Going down was the beginning activity of God in the Exodus story.  God came down to hear the cries of the people living in bondage in Egypt.  Then God commanded Moses to go down in imitation of the divine activity.  Go down.  Go down, Moses.  Tell old Pharaoh, to let my people go.  If we are to imitate the activity of the Living God, the Deliverer, we must go down to hear the cries of those who suffer, whose blood is spilled, and who have suffered injustice.  Go down.
Some things are not for sale.  Elijah uses language that pronounces judgment on King Ahab because in making the land up for sale, Ahab shows that he himself can be bought and sold.  Though some things are not up for sale, Ahab was.
 One of those things not for sale is the integrity of God’s prophets, the truth tellers, over and against the ruling class in a community when they conspire with the political leaders to do injustice.   Elijah is an outsider.  God is acting through a person who is not part of Naboth’s village.  Elijah is not even identified as being from where Ahab reigns.  How often do we ignore the truth spoken by outsiders when the Biblical story so often tells us that God seems to especially favor outsiders to bring messages of truth?
The land is given by God to the Jewish people as an ancestral heritage, a particular place and space, that acts upon them for their salvation and deliverance.  By knowing what God forbids, Naboth not only fastens the land to his family and tribe, he also supports the infrastructure of his community and wider society. 
But we are caught up in a time when the idea that everything can be bought for a price is encroaching upon the idea that there are things fastened to our family, tribe, and community which cannot be sold.  As you may know, one of our major political parties has the sell-off of national parks and forests as part of their party platform.    So it is that we, as a nation, may soon be deciding whether everything is a commodity.  Is everything up for sale?  Is Yellowstone?

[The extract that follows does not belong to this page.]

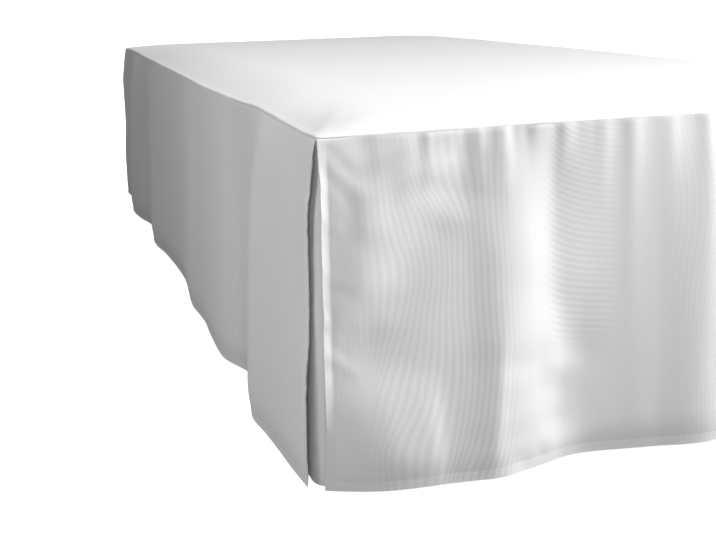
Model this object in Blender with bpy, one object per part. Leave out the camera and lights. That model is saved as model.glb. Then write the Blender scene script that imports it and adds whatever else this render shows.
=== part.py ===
"""A tailored bed skirt on a plain single bed base, at rest on the floor.

The base is a covered box on four turned legs. The skirt is a deck that lies on the base, three
drops sewn to the deck's edge (two sides and the foot), and two corner inserts behind the splits at
the foot corners. The head end has no drop. Metres, +Z up, the foot end towards -Y, and the origin
on the floor below the middle of the whole footprint.
"""

import math
from typing import NamedTuple

import bmesh
import bpy
from mathutils import Vector

MM = 0.001

# The bed base
BED_WIDTH = 0.900
BED_LENGTH = 2.000
LEG_HEIGHT = 0.195
BASE_CORNER_RADIUS = 0.025
BASE_EDGE_RADIUS = 0.010
SHOULDER_RUN = 0.062
CROWN_CORNER_RADIUS = 0.008
LEG_INSET = 0.075
LEG_TOP_RADIUS = 0.029
LEG_FOOT_RADIUS = 0.021
LEG_END_ROUND = 1.5 * MM

# The cloth and its clearances
CLOTH = 1.2 * MM
HEM_CLOTH = 2.2 * MM
GAP = 0.3 * MM
SEAM_GAP = 0.5 * MM
EDGE_CLEAR = 2.0 * MM

# The skirt
DECK_TOP = 0.413
CROWN = 5.0 * MM
SHOULDER = 0.058
HEM_HEIGHT = 0.008
SEAM_BELOW_RIM = 2.0 * MM
RIM_RADIUS = 5.0 * MM
SEAM_ALLOWANCE = 16.0 * MM
HEM_DEPTH = 12.0 * MM
END_HEM = 8.0 * MM
END_HEM_FADE = 60.0 * MM
STITCH = 1.0 * MM
SIDE_START = 2.6 * MM
FOOT_START = 1.0 * MM
SEAM_SOFTNESS = 0.025

# Worked out from the sizes above
BASE_TOP = DECK_TOP - CLOTH - GAP
RIM_TOP = DECK_TOP - CROWN
FLANGE_OUT = EDGE_CLEAR + CLOTH
DROP_OUT = FLANGE_OUT + SEAM_GAP + CLOTH
DROP_TOP = RIM_TOP - SEAM_BELOW_RIM
DROP = DROP_TOP - HEM_HEIGHT

# The foot drop's deepest fold reaches this far past the base, so the base stands back by half of it
FOOT_REACH = 0.053
SIDE_X = BED_WIDTH / 2
FOOT_Y = FOOT_REACH / 2 - BED_LENGTH / 2
HEAD_Y = FOOT_Y + BED_LENGTH


class Fold(NamedTuple):
    """One crest, flank or trough of a hanging drop."""

    at: float  # along the seam from the foot corner, or from the left corner on the foot drop
    out: float  # how far the hem stands out past the seam
    bloom: float  # how soon it comes out: the power of its growth down the drop
    slide: float  # how far the hem drifts along the drop


class Slack(NamedTuple):
    """Where the deck's edge wanders from a straight line."""

    at: float
    out: float
    lift: float


LEFT_FOLDS = (
    Fold(0.000, 0.026, 0.80, 0.008),
    Fold(0.085, 0.031, 0.55, 0.005),
    Fold(0.160, 0.036, 0.42, 0.002),
    Fold(0.225, 0.043, 0.37, 0.000),
    Fold(0.262, 0.036, 0.45, 0.000),
    Fold(0.320, 0.014, 0.80, 0.000),
    Fold(0.385, 0.007, 1.00, 0.000),
    Fold(0.420, 0.011, 1.00, 0.000),
    Fold(0.485, 0.029, 0.75, 0.000),
    Fold(0.600, 0.027, 0.70, 0.000),
    Fold(0.690, 0.021, 0.80, 0.000),
    Fold(0.800, 0.026, 0.60, 0.000),
    Fold(1.000, 0.014, 0.90, 0.000),
    Fold(1.210, 0.022, 0.80, 0.000),
    Fold(1.330, 0.033, 0.60, 0.000),
    Fold(1.530, 0.017, 0.90, 0.000),
    Fold(1.620, 0.032, 0.60, 0.000),
    Fold(1.720, 0.041, 0.50, 0.000),
    Fold(1.850, 0.020, 0.90, 0.000),
    Fold(2.005, 0.029, 0.70, 0.000),
)
RIGHT_FOLDS = (
    Fold(0.000, 0.024, 0.80, 0.007),
    Fold(0.100, 0.033, 0.50, 0.004),
    Fold(0.190, 0.042, 0.40, 0.000),
    Fold(0.300, 0.024, 0.70, 0.000),
    Fold(0.390, 0.011, 0.95, 0.000),
    Fold(0.500, 0.026, 0.70, 0.000),
    Fold(0.620, 0.034, 0.50, 0.000),
    Fold(0.740, 0.019, 0.80, 0.000),
    Fold(0.860, 0.012, 0.90, 0.000),
    Fold(0.980, 0.028, 0.65, 0.000),
    Fold(1.090, 0.037, 0.50, 0.000),
    Fold(1.210, 0.021, 0.80, 0.000),
    Fold(1.320, 0.013, 0.90, 0.000),
    Fold(1.450, 0.026, 0.70, 0.000),
    Fold(1.580, 0.035, 0.55, 0.000),
    Fold(1.710, 0.018, 0.85, 0.000),
    Fold(1.840, 0.031, 0.60, 0.000),
    Fold(2.005, 0.027, 0.70, 0.000),
)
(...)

At one time we, as a nation, decided that we believed in public schools, but now, they too, have been put up for sale.  My brother and sister, both public school teachers, have both talked about getting out of teaching, not because they love teaching any less.  More because the hatred and vitriol now leveled at them has reached fever pitch because they and their pensions are somehow responsible for budget shortfalls.  Benefits and pensions they took so that the State would not have to pay them directly in salary.   The financial sacrifices they made for their families seem nonsensical now.  And they find teaching students in school districts that can afford their salaries while other students suffer makes them sick to their stomachs.  The last summer at Tower Hill, Tracy and I began to return to back to our cabin, when we struck up a conversation with a Michigan high school government teacher of 40 years tell us that he would quit right now if he did not have to worry about putting his daughter through college.  Listening to my siblings and this person talk, they all entered the teaching profession because they heard public education as something that was not up for sale to the highest bidder.  It was a common good proudly practiced by their families within their community. 
The land, the environment, public schools, state parks, too often health care, and elections all seem to be up for sale to the highest bidder.   Very little these days fastens to us as something given to the community, wider society, as something that brings wholeness and health to all of us.  We are slowly losing the idea that if things go well for Naboth and his family on the land, then perhaps this creates a wholeness and peace and shalom that ripples out to our entire community.
We need to have important and honest conversations about what is not for sale in our communities, in our wider society.  Elijah the prophet tells King Ahab and Queen Jezebel that the violence they perpetrated on Naboth the farmer will certainly ripple out and destroy them as well.  For the land was intended to bring shalom and peace to Naboth’s family, tribe, and the wider community.  God intended this value to be wefted into the fabric of Jewish society so that the Jewish people might know that the universe is not intended to go to the highest bidder and that God intends, from the smallest vineyard dresser to the king, God intends their joy.  If the people are to remain free, liberated and delivered, some things should not be up for sale.  God forbid. 
So it is now with this sacred place.  Do we believe it is vested to the highest bidder and owned by us as we may do with it as we please?  Or do we believe that God owns this place and gives it to the community so that the community might know God’s intent for joy?  My hope, my most fervent prayer, is that we might work against what Wendell Berry calls our tendency to treat place without much intention. May we be the people of Elijah the Tishbite, the people of God’s own heart.  What does God intend for this incredible building and place?  God owns the land and gives it over to us in trust--that we might love and intend joy for our community as God does.  May it be so.  May it ever be so.  Amen. 




[1] Belden C. Lane, Landscapes of the Sacred: Geography and Narrative in American Spirituality. Expanded Second Edition (Johns Hopkins University Press, 2001), p. 244.
[2]Ibid, p. 264.
[3] Wendell Berry, The Unsettling of America:  Culture and Agriculture  (Berkley:  Counterpoint, 1977), p. 5.
[4] It was the first case studied in my Property Law class.  This analysis comes from my memory of the case and this resource:  Kades, Eric, "History and Interpretation of the Great Case of Johnson v. M'Intosh" (2001). Faculty Publications. Paper 50. http://scholarship.law.wm.edu/facpubs/50.
[5] Notice, a term we use for God at times.
[6] Walter Brueggemann, “The Prophet as a Destabilizing Presence,” in A Social Reading of the Old Testament: Prophetic Approaches to Israel’s Communal Life, ed. Patrick D. Miller (Minneapolis: Fortress, 1994), p. 239.